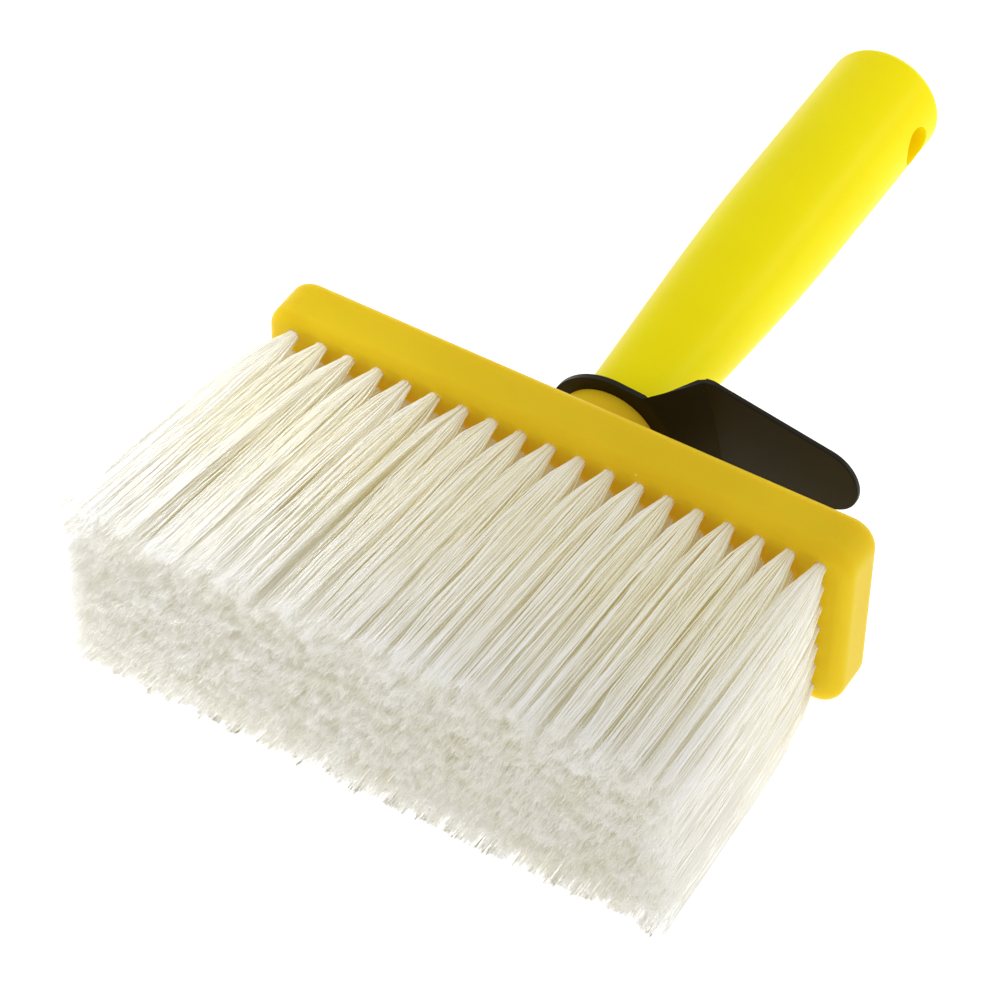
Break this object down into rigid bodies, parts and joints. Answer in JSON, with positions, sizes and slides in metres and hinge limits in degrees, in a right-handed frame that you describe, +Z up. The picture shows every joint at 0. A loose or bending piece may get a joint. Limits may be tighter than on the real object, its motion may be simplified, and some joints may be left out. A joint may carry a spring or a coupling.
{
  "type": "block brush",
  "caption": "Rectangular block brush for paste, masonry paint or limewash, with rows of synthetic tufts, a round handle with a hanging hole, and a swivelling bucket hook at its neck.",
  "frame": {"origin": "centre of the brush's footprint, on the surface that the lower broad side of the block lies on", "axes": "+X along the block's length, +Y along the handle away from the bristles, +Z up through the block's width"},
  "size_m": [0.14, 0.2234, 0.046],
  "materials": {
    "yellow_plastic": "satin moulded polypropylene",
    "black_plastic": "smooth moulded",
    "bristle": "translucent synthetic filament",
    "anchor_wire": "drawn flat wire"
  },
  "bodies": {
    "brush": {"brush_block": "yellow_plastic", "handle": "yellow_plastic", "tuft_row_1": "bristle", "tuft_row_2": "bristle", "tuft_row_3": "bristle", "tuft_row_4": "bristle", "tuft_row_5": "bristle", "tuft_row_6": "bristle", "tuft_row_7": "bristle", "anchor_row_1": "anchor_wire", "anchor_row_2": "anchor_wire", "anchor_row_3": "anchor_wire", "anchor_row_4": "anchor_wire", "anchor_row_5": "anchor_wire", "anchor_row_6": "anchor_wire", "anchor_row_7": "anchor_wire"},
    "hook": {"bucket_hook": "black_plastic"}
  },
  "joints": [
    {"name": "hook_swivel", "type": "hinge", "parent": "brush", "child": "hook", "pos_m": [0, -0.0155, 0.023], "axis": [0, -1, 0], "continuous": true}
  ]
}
==========
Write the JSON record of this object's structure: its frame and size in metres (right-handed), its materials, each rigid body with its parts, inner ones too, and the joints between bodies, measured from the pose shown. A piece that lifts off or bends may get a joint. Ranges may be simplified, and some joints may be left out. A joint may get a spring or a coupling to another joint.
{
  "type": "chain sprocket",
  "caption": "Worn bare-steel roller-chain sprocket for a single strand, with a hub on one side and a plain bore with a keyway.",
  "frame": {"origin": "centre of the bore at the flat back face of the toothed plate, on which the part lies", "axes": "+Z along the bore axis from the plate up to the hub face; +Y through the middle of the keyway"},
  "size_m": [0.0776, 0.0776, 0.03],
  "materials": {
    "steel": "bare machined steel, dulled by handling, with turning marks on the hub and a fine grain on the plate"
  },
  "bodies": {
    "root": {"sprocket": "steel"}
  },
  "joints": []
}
==========
- **What to produce**
Which lines hold the string "rigid"? List them all.

- **Solution to the problem**
Break this object down into rigid bodies, parts and joints. Answer in JSON, with positions, sizes and slides in metres and hinge limits in degrees, in a right-handed frame that you describe, +Z up. The picture shows every joint at 0. A loose or bending piece may get a joint. Limits may be tighter than on the real object, its motion may be simplified, and some joints may be left out. A joint may carry a spring or a coupling.
Write the JSON record of this object's structure: its frame and size in metres (right-handed), its materials, each rigid body with its parts, inner ones too, and the joints between bodies, measured from the pose shown. A piece that lifts off or bends may get a joint. Ranges may be simplified, and some joints may be left out. A joint may get a spring or a coupling to another joint.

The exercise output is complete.